La libertà in una bottiglia – breve storia di una ricostruzione

Non doveva andare così, ieri.

E no che non doveva chiudersi con un nulla di fatto, no!

Mi sono preparata per cinque anni a questo momento; dalla decisione presa con impulsività e subita a orecchie basse sancendo la fine di un impegno preso con entusiasmo e abbandonato a metà strada, passando alla ciclopica opera di ricostruzione di una persona. A partire dal lavoro che non avevo più, parcheggiata dai miei genitori in un’età nella quale le persone dalla vita lineare tentano di riprodursi e concordare  le ferie programmate.

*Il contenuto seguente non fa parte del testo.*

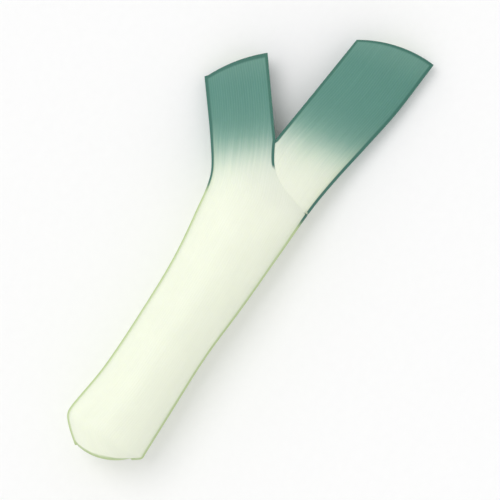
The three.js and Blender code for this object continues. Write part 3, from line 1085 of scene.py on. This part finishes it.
def add_floor():
    """A plain pale floor."""
    half = FLOOR_HALF
    height = ORIGIN[2] - FLOOR_DROP
    corners = [(-half, -half, height), (half, -half, height), (half, half, height), (-half, half, height)]
    mesh = bpy.data.meshes.new("floor")
    mesh.from_pydata(corners, [], [(0, 1, 2, 3)])
    mesh.materials.append(floor_surface())
    floor = bpy.data.objects.new("floor", mesh)
    bpy.context.scene.collection.objects.link(floor)


def add_world():
    """Soft white light from all round."""
    world = bpy.data.worlds.new("studio")
    world.use_nodes = True
    tree = world.node_tree
    background = tree.nodes["Background"]
    direction = tree.nodes.new("ShaderNodeTexCoord")
    height = tree.nodes.new("ShaderNodeSeparateXYZ")
    fall = tree.nodes.new("ShaderNodeMapRange")
    tree.links.new(direction.outputs["Generated"], height.inputs[0])
    tree.links.new(height.outputs["Z"], fall.inputs["Value"])
    fall.inputs["From Max"].default_value = EVEN_HEIGHT
    fall.inputs["To Min"].default_value = HORIZON_STRENGTH
    fall.inputs["To Max"].default_value = OVERHEAD_STRENGTH
    background.inputs["Color"].default_value = (1.0, 1.0, 1.0, 1)
    tree.links.new(fall.outputs[0], background.inputs["Strength"])
    bpy.context.scene.world = world


def add_key():
    """A broad lamp over the upper left."""
    lamp = bpy.data.lights.new("key", "SUN")
    lamp.angle = KEY_SPREAD
    lamp.energy = KEY_STRENGTH
    key = bpy.data.objects.new("key", lamp)
    right, up, back = KEY_PLACE
    key.location = VIEW_RIGHT * right + VIEW_UP * up + VIEW_BACK * back
    key.rotation_mode = "QUATERNION"
    key.rotation_quaternion = (-key.location).to_track_quat("-Z", "Y")
    bpy.context.scene.collection.objects.link(key)


# Assembly ---------------------------------------------------------------------

# From leaf to leaf, the noise of the materials moves on by these.
SKIN_SEED_STEP = 3.0
CUT_SEED_STEP = 5.0

add_camera()
add_world()
add_key()
add_floor()
bpy.context.scene.view_settings.view_transform = "Standard"

for order in range(len(LEAF_NAMES)):
    leaf = Leaf(order)
    skin = leaf_skin(leaf.name + "_skin", SKIN_SEED_STEP * order)
    cut = cut_face(leaf.name + "_cut", CUT_SEED_STEP * order)
    piece = leaf_object(leaf, skin, cut)
    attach(piece, "root")
    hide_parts(leaf.name)

root = root_object(root_skin())
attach(root, "root")
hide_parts("root_plate")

Non più carne e nemmeno pesce, non ero io né quello che avrei desiderato essere nelle mie aspettative.

Ho provato a frequentare uomini, appena il corpo mi ha permesso di prendere confidenza con qualcosa che era diverso da lui negli odori, nella consistenza e nel ricordo della mia pelle. Ho provato, e sono riuscita solo a tirare fuori tutto l’odio purulento che era maturato dentro la ferita fresca e troppo esposta. Con l’odio che spurgava, ho vendicato me e tutte le donne a pezzi come me. Troppo presa dalla mia storia, non ho mai concesso nulla alle speranze che riponevano gli uomini che capitavano sotto i miei abbracci.

Nel frattempo mi sono data da fare, lavori e lavoretti. Un piccolo appartamento in affitto, amiche nuove da frequentare. L’enoteca dove andavo a prendere qualche bottiglia come premio per tanta tenacia, ogni volta che un’udienza mi ricordava che c’era lui nella mia vita.

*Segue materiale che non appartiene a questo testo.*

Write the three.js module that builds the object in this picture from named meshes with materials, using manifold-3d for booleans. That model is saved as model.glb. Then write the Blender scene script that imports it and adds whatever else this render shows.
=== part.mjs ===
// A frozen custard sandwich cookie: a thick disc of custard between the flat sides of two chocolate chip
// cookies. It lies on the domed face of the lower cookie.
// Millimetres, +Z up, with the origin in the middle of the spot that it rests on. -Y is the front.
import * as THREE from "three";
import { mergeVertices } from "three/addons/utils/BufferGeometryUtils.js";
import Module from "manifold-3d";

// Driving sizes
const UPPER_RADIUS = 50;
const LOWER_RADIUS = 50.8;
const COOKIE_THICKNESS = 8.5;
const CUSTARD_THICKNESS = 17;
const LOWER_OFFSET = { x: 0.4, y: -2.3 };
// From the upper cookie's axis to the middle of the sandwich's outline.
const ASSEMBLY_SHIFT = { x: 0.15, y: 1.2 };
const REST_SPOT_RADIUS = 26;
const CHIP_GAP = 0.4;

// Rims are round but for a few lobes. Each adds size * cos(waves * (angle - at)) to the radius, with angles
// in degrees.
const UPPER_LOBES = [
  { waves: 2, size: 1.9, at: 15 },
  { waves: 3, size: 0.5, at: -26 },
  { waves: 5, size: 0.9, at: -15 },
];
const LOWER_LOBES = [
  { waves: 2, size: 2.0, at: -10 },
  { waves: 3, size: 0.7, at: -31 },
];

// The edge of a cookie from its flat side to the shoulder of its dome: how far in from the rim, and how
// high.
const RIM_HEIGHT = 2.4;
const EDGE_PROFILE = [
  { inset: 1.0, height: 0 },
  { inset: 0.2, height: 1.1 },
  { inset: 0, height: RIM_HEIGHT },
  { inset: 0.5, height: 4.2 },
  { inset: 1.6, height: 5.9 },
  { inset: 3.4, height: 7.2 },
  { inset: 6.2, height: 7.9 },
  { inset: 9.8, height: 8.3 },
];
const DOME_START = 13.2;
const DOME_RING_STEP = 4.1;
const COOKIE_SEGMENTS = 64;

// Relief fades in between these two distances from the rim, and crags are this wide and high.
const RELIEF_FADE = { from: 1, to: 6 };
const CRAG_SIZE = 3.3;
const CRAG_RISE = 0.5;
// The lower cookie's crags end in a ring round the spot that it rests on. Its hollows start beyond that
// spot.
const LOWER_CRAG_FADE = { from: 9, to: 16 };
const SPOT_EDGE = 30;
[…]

Un giorno dopo l’altro, un lavoro pazzesco, monumentale per spurgare tutto l’odio e  tornare a vedere la vita con la giusta leggerezza.

Avremmo potuto darci la mano per sancire la fine di tutto, anziché scarnificarci come due bestie feroci.

Oggi doveva finire tutto, mi ero preparata da tempo a questo; e invece no. Bisogna aspettare ancora un mese e passa. Un mese lunghissimo, perché i Tribunali funzionano così, con i tempi della giustizia che noi poveri cristi che non viviamo l’aria che si respira in quei corridoi vetusti non siamo capaci di comprendere. Ci vorrei festeggiare i compleanni con i tempi dei Tribunali. Avrei ancora trentasei anni.

Ma nella mia testa io mi sento già libera, come se fosse stata quest’ ultima udienza rinviata a stabilirlo. Io sono libera e sono felice, e mi viene di dirlo a voce alta. Perché sono riuscita a diventare una persona migliore di quello che ero; perché ho imparato a mantenere la giusta distanza dalle persone che non mi sono chiare; perché sono diventata selettiva e perché so lavorare anche quando di lavoro non ce n’è che non si trova; perché so come si sta quando si perde tutto quello che si credeva eterno.

E siccome sono tutto questo e non me lo devo dimenticare mai, non solo sono andata dal parrucchiere a rasare via tutti i pensieracci che si annidavano sulla mia testa come nel migliore dei cliché, ma voglio festeggiare con una bottiglia onorevole; in ghiacciaia c’è una Riserva del Fondatore Giulio Ferrari 2002. Stasera la stappo per me perché me la merito e per la mia libertà conquistata. Perché libertà è poter dire che sono felice nonostante tutto quello che ho faticato o proprio per questo, e non devo aver paura che tutto questo  mi si ritorca contro in qualche altra udienza. Non voglio sentire mai più la zavorra di un passato impedirmi di vivere liberamente il presente, e tentare di nuovo una famiglia avendone la possibilità.

Mentre a lui che tanto ha fatto nel bene e nel male, auguro di avere la serenità che spetta di diritto a chiunque, senza farsi più condizionare. E una bottiglia migliore della mia, se la trova.